So I'm feeling slightly guilty that I may have lured some readers to yesterday's post with a tantalizing title for a memory about folded laundry. I thought I might make up for that by making a confession. It's not crazy juicy, but--except for a few potentially scandalous stories involving romance--it's about the best I've got.
(Note to Mom: I suspect some of this will be new to you. Please don't panic. It was more than 30 years ago and I'm okay. And if you read through to the end of the post, you will know you were right to trust me as much as you did.)
Generally speaking, I've been a Very Good Girl pretty much my whole life. I learned early on that if I have integrity and don't break the rules, I have better relationships and so much more freedom.
But for a few weeks my junior year of high school, I did not want to be a Very Good Girl. I wanted to know what the parties were like. I wanted to cruise around with some of my friends who were edgier than I was. I wanted to know why they wanted to drink and smoke.
So I started to cross over into that world. I went to a few parties. I cruised around with my girl friends. I tried to drink beer a few times. I smoked some cigarettes. (I had already been scared straight from trying drugs because I'd read Go Ask Alice. Yeah, it didn't take much.)
Things started spinning out of control very quickly.
The first party I went to, which happened to be next door to a couple who attended our church, was broken up by the police. The next morning at church, the couple joked with me about being at the party. Of course they assumed I wasn't there. I remained silent. [Update: My mom reports the couple saw our car at the party and suspected I was there. So funny! And so much for thinking I got away with something.]
I ended up getting a ride home from the next party in a crowded car driven by a guy I didn't know, who may or may not have been sober. At one point I looked down at my feet and realized there a gaping hole in the floor of the car. I could see the pavement speeding by. A close call on so many levels. I was lucky.

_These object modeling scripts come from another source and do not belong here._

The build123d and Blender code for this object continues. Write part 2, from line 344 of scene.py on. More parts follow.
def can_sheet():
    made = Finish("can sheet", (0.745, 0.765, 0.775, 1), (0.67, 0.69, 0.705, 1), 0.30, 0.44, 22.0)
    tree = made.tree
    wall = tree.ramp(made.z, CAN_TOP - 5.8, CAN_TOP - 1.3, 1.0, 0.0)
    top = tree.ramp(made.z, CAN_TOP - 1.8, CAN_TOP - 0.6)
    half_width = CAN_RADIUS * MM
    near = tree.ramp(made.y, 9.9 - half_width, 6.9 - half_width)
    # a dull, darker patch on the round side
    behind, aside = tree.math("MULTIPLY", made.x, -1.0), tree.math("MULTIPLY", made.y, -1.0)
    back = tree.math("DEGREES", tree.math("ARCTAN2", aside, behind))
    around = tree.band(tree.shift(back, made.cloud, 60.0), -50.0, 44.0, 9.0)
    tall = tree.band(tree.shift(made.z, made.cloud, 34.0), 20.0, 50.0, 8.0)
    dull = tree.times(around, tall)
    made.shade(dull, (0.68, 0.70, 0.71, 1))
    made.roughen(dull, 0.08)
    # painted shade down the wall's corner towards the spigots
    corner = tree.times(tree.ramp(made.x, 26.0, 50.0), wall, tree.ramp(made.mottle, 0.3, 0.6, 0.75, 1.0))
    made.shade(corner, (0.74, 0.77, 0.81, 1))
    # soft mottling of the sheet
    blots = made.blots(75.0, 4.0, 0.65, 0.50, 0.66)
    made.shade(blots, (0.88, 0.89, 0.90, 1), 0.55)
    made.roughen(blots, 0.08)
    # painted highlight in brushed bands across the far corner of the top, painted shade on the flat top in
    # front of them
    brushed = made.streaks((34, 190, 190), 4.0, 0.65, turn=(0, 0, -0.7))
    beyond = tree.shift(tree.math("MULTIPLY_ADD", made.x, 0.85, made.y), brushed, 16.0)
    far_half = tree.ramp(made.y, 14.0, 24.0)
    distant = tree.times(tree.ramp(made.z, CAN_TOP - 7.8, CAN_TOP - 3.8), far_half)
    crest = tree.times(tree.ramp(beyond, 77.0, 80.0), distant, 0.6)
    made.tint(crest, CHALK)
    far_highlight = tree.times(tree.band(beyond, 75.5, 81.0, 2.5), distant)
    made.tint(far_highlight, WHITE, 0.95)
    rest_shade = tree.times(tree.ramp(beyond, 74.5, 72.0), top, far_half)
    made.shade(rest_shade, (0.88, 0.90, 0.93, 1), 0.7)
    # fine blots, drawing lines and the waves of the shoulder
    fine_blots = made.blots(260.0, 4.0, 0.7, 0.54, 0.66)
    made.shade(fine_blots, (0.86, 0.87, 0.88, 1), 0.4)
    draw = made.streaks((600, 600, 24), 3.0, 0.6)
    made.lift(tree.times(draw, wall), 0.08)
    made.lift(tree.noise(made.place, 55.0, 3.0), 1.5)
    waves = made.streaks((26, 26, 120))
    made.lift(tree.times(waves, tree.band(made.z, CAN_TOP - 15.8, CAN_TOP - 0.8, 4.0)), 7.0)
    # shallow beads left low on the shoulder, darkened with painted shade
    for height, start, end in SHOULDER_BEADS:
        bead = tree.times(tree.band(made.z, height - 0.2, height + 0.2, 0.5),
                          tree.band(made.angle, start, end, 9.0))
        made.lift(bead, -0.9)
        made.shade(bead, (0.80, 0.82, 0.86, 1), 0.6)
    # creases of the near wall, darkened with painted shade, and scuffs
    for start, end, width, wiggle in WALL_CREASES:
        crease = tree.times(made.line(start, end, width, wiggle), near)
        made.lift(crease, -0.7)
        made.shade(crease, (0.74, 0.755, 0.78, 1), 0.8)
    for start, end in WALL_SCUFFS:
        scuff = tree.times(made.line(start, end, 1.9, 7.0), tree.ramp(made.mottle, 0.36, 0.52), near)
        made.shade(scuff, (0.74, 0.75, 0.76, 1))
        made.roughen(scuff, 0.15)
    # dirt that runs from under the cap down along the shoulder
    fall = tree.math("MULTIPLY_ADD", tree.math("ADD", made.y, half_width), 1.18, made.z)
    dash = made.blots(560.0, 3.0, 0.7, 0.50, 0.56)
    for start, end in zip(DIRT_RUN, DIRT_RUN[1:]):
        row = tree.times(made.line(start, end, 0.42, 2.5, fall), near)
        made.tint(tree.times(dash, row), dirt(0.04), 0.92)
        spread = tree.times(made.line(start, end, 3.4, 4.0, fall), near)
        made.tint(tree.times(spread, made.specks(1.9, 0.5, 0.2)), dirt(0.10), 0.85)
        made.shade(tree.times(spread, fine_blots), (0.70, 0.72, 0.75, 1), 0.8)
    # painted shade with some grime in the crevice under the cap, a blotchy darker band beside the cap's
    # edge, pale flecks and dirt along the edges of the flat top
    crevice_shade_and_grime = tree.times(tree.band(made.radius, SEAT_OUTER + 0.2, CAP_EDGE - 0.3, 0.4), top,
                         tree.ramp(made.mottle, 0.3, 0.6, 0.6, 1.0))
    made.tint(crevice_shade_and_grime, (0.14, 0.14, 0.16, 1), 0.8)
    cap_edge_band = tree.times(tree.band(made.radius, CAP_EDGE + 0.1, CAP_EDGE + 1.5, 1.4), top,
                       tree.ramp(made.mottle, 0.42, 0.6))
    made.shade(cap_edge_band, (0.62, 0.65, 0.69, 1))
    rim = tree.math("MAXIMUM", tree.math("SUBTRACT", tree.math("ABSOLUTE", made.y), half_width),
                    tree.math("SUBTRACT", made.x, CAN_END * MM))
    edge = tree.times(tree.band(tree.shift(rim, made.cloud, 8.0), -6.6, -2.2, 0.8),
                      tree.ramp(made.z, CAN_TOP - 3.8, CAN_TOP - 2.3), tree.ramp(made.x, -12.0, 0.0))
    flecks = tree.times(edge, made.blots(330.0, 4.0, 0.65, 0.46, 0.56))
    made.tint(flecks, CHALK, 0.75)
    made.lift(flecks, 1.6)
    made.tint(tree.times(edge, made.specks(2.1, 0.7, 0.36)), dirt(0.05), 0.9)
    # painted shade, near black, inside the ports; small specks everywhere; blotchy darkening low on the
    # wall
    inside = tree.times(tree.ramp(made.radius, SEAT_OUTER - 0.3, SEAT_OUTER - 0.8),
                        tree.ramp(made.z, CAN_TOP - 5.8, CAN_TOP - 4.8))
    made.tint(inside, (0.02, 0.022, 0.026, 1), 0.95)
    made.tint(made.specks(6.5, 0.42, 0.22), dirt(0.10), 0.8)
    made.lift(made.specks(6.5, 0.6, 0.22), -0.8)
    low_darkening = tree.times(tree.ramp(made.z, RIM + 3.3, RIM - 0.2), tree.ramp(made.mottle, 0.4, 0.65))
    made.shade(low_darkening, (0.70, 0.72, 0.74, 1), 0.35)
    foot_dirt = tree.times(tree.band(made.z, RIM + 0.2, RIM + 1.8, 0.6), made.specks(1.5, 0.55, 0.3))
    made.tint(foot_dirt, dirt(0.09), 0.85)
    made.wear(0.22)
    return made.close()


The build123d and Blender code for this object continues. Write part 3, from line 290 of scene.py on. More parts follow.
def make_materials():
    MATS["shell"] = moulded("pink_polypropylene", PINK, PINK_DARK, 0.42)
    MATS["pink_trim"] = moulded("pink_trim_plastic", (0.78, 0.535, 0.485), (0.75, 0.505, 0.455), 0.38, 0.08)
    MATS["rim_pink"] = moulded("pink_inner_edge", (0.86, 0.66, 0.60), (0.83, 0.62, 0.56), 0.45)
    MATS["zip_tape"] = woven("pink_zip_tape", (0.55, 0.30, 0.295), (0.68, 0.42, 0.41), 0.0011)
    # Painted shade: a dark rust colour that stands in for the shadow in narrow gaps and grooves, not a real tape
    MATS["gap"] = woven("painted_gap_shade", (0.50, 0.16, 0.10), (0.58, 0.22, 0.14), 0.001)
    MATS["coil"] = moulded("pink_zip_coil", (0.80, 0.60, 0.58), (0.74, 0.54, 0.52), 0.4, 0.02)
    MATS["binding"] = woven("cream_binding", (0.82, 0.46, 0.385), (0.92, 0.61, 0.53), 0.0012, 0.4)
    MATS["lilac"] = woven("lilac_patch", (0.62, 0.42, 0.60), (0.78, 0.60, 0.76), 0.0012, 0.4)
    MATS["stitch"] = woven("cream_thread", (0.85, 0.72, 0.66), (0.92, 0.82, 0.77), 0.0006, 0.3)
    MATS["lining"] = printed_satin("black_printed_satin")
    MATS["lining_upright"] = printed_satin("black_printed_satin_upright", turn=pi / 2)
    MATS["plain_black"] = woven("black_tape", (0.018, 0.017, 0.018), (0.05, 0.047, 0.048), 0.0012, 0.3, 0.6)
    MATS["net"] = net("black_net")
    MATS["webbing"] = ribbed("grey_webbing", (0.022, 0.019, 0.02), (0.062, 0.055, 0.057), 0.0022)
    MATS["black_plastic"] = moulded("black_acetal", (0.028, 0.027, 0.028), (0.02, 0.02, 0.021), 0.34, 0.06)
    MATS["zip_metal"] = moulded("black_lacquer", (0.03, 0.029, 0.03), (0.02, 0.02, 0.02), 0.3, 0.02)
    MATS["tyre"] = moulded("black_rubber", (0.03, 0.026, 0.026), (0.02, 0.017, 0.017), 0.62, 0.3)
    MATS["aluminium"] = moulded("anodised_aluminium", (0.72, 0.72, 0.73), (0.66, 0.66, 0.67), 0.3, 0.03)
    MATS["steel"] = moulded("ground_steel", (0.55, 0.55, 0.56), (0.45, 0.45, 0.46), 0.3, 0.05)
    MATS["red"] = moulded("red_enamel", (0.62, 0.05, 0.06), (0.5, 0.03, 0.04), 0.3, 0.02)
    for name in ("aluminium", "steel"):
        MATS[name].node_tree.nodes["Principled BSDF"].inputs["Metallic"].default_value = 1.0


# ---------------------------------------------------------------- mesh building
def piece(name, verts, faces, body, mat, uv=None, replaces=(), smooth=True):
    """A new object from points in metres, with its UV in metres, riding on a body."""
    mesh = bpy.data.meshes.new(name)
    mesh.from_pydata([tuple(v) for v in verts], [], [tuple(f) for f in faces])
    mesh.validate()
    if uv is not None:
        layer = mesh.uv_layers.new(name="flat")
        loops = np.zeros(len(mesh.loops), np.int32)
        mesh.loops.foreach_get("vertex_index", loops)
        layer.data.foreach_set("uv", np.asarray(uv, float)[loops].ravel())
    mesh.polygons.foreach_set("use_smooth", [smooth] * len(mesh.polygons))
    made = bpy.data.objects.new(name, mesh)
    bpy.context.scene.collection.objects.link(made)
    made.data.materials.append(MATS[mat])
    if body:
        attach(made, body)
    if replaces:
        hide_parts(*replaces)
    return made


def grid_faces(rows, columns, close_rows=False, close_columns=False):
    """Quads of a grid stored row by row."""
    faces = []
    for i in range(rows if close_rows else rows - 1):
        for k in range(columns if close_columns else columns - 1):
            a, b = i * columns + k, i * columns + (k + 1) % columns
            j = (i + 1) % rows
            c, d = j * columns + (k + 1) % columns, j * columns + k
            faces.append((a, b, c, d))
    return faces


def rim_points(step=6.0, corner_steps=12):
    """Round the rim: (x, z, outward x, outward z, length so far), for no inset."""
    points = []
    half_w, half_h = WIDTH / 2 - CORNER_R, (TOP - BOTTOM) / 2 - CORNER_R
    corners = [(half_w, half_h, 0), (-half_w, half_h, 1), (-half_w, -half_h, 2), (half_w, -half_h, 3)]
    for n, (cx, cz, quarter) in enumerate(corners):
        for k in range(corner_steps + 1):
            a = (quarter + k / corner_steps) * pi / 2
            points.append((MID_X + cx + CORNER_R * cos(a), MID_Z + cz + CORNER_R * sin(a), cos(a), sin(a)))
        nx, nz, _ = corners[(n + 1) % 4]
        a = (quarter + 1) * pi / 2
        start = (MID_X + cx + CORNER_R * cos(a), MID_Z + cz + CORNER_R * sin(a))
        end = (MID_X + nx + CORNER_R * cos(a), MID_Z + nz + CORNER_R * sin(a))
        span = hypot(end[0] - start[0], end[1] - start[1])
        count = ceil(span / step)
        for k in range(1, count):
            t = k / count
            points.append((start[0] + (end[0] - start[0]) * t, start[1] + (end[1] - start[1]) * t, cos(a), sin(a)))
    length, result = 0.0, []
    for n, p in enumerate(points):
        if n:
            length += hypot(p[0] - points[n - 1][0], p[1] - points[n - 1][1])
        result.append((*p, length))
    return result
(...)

Then one night I was driving around with my friends in my parents' car (no drinking, by the way), and we decided to stalk a boy that one of them had a crush on. We knew he was with a bunch of his friends, so we drove by the house they were in over and over until we got their attention. They came out to see who we were. We sped off laughing, then turned the car around to see if they were still there. The next thing we knew, the passenger side window of the car was shattered. Someone had thrown something, maybe a bottle. I pulled the car over, got out, and--steaming mad--chased the boys into the woods. They got away. We called the police, but when the officer questioned me, I realized I couldn't snitch. I told him I had no idea who might have broken our car window. And when I told my parents the story, I left out the parts that implicated my friends and me in any way.
At one point during this time, I went on a school trip and some of our antics resulted in two of the boys in our group kicking a hole through the door of our hotel room. Though I wasn't directly responsible for the hole in the door, I wasn't exactly innocent either. I had, for example, climbed from our fourth floor balcony over to theirs, sneaked into their room, and filled their beds with ice. The teacher in charge absolutely lit into me and accused me of being the ring leader (which, I confess, I took as a compliment despite feeling thoroughly chastised).
In just a few weeks, so much danger and destruction and run-ins with authority. No freedom in that! And even worse, at least in my mind, I found myself being less than honest.
The turning point came when one of my friends called to ask me to go to a party. I was babysitting my younger sisters and said I couldn't go. Could I at least give her a ride? She tried to convince me it wouldn't take long, my sisters would be fine without me, and my parents would never know.
Some friend. No way. Rebellion over.